Reputation: 1182
I have a regular expression with two groups that are OR'd and I'm wondering if it's possible to have a group be a back reference only if it matched? In all cases, I'm wanting to match spam.eggs.com
Example:
import re
monitorName = re.compile(r"HQ01 : HTTP Service - [Ss][Rr][Vv]\d+\.\w+\.com:(\w+\.\w+\.(?:net|com|org))|(\w+\.\w+\.(?:net|com|org))")

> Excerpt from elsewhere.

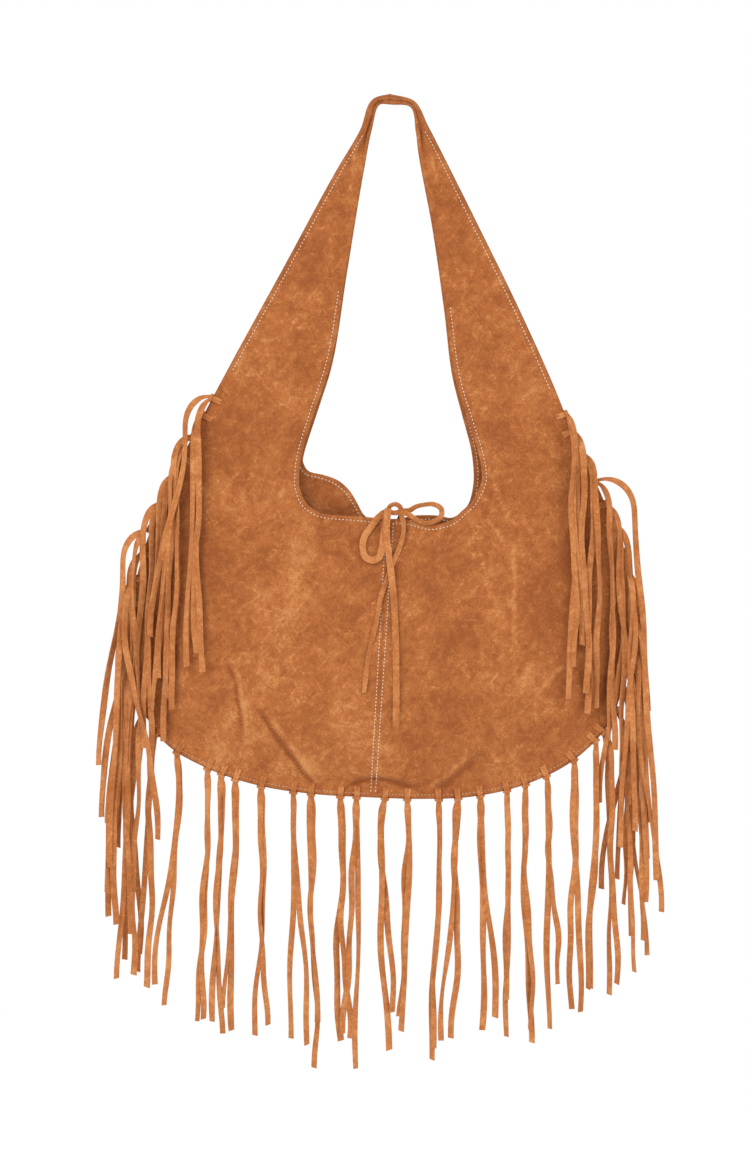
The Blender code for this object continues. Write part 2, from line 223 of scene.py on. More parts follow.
# Folds pressed into the front: each a route, its kind, height and width, all in millimetres.
# A lap has its left-hand side, going along it, lying over the other.
frontFolds = {
    "left soft crease": (
        "groove", 2.2, 2.4, [(-151, -511), (-143, -527), (-140, -546), (-137, -563), (-137, -586)],
    ),
    "beside it": (
        "ridge", 2.6, 7.5, [(-144, -512), (-134, -530), (-130, -550), (-128, -572), (-130, -590)],
    ),
    "sharp fold": (
        "lap", 5.2, 1.7, [(-124, -546), (-116, -559), (-104, -580), (-89, -600), (-73, -621), (-62, -632)],
    ),
    "sharp fold shadow": (
        "groove", 1.8, 2.0, [(-122, -552), (-105, -582), (-90, -602), (-74, -623), (-63, -633)],
    ),
    "belly overhang": (
        "lap", 4.6, 1.8, [(-48, -629), (-32, -621), (-9, -618), (8, -622), (19, -625), (36, -631)],
    ),
    "overhang shadow": (
        "groove", 1.6, 2.0, [(-46, -632), (-31, -623.5), (-9, -620.5), (8, -624.5), (22, -628)],
    ),
    "corner tuck": ("lap", 4.2, 1.8, [(34, -632), (52, -621), (67, -608), (76, -599), (88, -596)]),
    "tuck shadow": ("groove", 2.0, 2.4, [(40, -633), (56, -625), (70, -613), (80, -604), (92, -600)]),
    "fan one": ("ridge", 1.6, 3.0, [(66, -617), (89, -608), (110, -604)]),
    "fan two": ("ridge", 1.5, 2.6, [(70, -624), (95, -613), (120, -607)]),
    "fan three": ("groove", 1.4, 2.0, [(72, -620), (92, -611), (114, -606)]),
    "fan four": ("ridge", 1.4, 3.0, [(80, -628), (104, -620), (128, -613)]),
    "left pull": ("ridge", 1.6, 7.0, [(-96, -520), (-100, -550), (-112, -580), (-130, -600)]),
    "left dish": ("groove", 1.6, 12.0, [(-178, -560), (-168, -580), (-150, -596)]),
    "right drape": ("ridge", 1.6, 10.0, [(118, -380), (122, -440), (128, -500), (118, -560)]),
    "right hollow": ("groove", 1.5, 9.0, [(146, -400), (152, -450), (150, -510), (138, -560)]),
    "crest twist": ("lap", 2.6, 0.7, [(19, 0), (13, 2.8), (6, 4.6), (-4, 7), (-10, 8.5)]),
    "left gather": ("groove", 1.9, 1.5, [(-12, -4), (-17.5, -14.7), (-22, -28.5), (-25.8, -51.5)]),
    "left roll": ("ridge", 1.4, 2.6, [(-24, -12), (-29.4, -28.5), (-33.1, -51.5), (-36.8, -83.7)]),
    "right gather": ("groove", 1.9, 1.5, [(24, -6), (27.6, -16.6), (30.4, -42.3), (36.8, -74.5)]),
    "right roll": ("ridge", 1.4, 2.6, [(32, -18), (36.8, -33.1), (40.5, -60.7), (46, -79)]),
}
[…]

test = ["HQ01 : HTTP Service - spam.eggs.com",
"HQ01 : HTTP Service - spam.eggs.com - DISABLED",
"HQ01 : HTTP Service - srv04.example.com:spam.eggs.com",
"HQ01 : HTTP Service - srv04.example.com:spam.eggs.com - DISABLED"]
for t in test:
m = monitorName.search(t)
print m.groups()
Produces:
(None, 'spam.eggs.com')
(None, 'spam.eggs.com')
('spam.eggs.com', None)
('spam.eggs.com', None)
It'd be nice if my groups would only return my one matched group and not both.
Upvotes: 1
Views: 735
Reputation: 33994
Did you consider this?
HQ01 : HTTP Service - (?:[Ss][Rr][Vv]\d+\.\w+\.com:)?(\w+\.\w+\.(?:net|com|org))
Upvotes: 0
Reputation: 20450
I will rewrite the regular expression to be
monitorName = re.compile(r"HQ01 : HTTP Service - (?:(?i)SRV\d+\.\w+\.com:)?(\w+\.\w+\.(?:net|com|org))")
Produces
('spam.eggs.com',)
('spam.eggs.com',)
('spam.eggs.com',)
('spam.eggs.com',)
You can make group optional by tailing with ?
.
Upvotes: 0
Reputation: 7523
The |
operator has early precedence so it applies to everything before it (from the beginning of your regex in this case) OR everything after it. In your regex, if there is no "srv04.example.com", it isn't checking if the string contains "HTTP Service"!
Your two capturing groups are identical, so there's no point in having both. All you want is to have the srv*:
part optional, right?
Try this one:
r"HQ01 : HTTP Service - (?:[Ss][Rr][Vv]\d+\.\w+\.com:)?(\w+\.\w+\.(?:net|com|org))"
Upvotes: 2